** BEGIN **

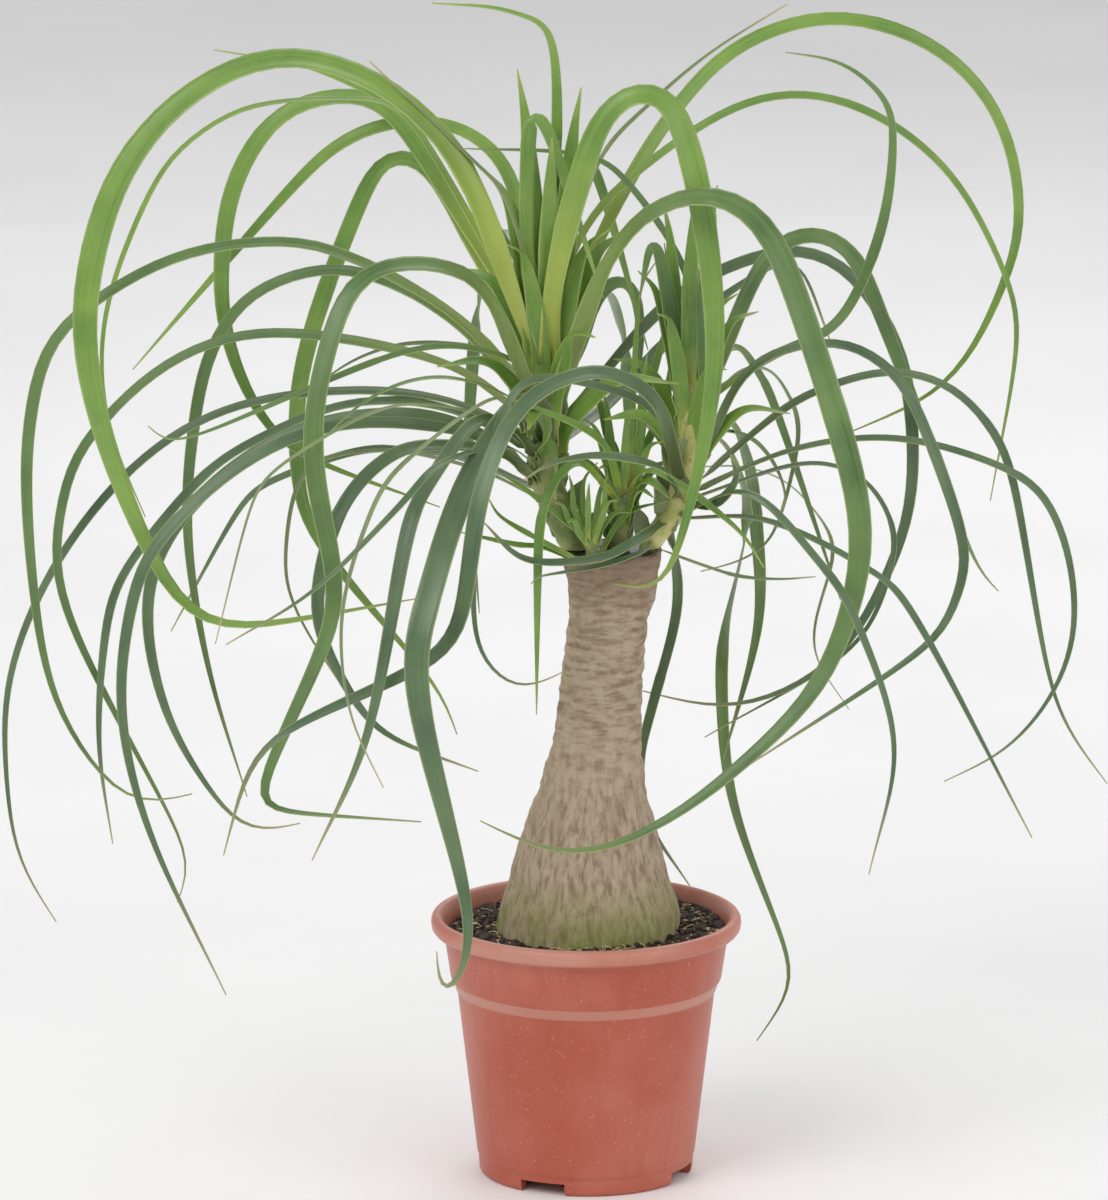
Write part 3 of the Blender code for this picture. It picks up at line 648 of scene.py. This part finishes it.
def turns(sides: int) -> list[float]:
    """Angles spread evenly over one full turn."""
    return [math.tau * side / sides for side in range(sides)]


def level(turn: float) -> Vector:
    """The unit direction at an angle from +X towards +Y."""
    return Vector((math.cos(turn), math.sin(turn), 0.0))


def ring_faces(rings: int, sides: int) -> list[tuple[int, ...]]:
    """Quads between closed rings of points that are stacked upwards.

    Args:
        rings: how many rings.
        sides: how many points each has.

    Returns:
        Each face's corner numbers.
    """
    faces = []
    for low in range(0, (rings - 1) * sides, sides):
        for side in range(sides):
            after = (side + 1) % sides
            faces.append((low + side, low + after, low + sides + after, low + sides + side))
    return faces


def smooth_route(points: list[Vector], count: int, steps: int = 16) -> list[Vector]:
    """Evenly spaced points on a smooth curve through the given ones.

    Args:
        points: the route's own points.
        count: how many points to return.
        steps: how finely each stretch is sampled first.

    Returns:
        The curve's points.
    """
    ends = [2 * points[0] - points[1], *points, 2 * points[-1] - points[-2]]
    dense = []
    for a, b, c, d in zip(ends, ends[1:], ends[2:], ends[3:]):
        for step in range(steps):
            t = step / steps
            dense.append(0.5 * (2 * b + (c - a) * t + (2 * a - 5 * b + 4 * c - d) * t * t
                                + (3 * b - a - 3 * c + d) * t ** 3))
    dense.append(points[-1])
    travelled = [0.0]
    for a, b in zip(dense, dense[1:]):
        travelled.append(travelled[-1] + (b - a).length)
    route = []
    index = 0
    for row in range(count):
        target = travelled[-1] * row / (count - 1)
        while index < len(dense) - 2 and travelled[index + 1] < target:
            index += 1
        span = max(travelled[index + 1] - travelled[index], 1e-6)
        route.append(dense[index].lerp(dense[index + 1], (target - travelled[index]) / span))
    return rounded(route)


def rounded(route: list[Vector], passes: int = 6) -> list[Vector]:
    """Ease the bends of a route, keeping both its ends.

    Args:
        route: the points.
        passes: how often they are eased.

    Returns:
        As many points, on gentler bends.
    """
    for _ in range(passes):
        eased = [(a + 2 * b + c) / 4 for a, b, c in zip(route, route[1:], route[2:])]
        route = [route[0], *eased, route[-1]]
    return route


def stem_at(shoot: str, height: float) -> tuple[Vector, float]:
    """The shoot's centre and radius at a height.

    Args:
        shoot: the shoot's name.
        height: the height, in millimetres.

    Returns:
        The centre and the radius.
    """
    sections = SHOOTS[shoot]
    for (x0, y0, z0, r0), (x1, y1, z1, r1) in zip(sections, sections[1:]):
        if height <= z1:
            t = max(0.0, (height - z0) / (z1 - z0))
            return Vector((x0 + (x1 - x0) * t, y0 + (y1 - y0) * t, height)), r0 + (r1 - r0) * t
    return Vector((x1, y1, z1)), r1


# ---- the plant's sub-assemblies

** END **

Return exactly the leading lines of the listing, stopping after the line in which "steps: how finely" occurs.

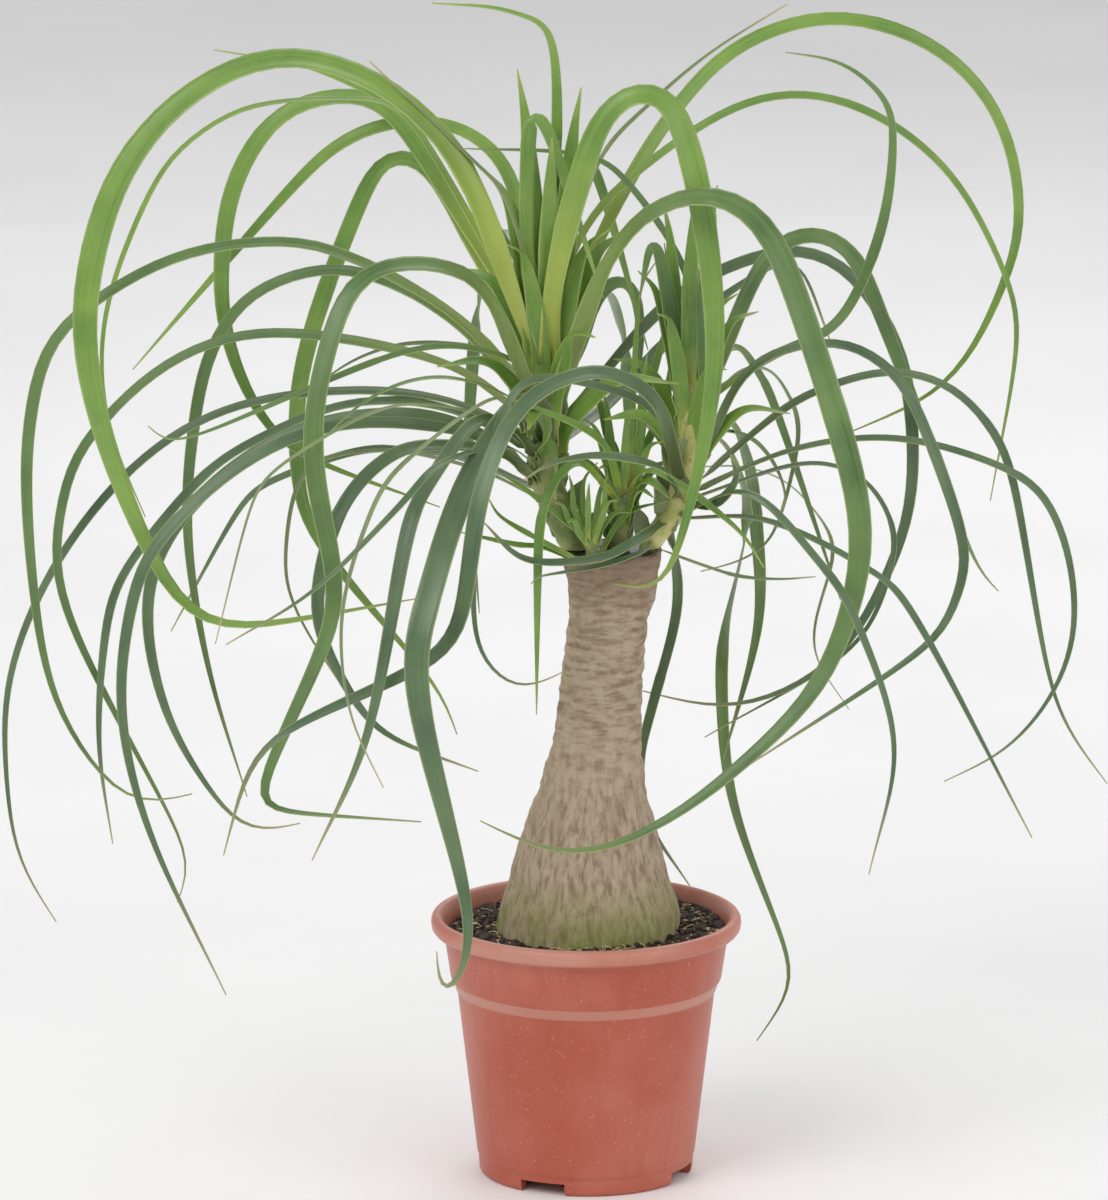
Write part 3 of the Blender code for this picture. It picks up at line 648 of scene.py. This part finishes it.
def turns(sides: int) -> list[float]:
    """Angles spread evenly over one full turn."""
    return [math.tau * side / sides for side in range(sides)]


def level(turn: float) -> Vector:
    """The unit direction at an angle from +X towards +Y."""
    return Vector((math.cos(turn), math.sin(turn), 0.0))


def ring_faces(rings: int, sides: int) -> list[tuple[int, ...]]:
    """Quads between closed rings of points that are stacked upwards.

    Args:
        rings: how many rings.
        sides: how many points each has.

    Returns:
        Each face's corner numbers.
    """
    faces = []
    for low in range(0, (rings - 1) * sides, sides):
        for side in range(sides):
            after = (side + 1) % sides
            faces.append((low + side, low + after, low + sides + after, low + sides + side))
    return faces


def smooth_route(points: list[Vector], count: int, steps: int = 16) -> list[Vector]:
    """Evenly spaced points on a smooth curve through the given ones.

    Args:
        points: the route's own points.
        count: how many points to return.
        steps: how finely each stretch is sampled first.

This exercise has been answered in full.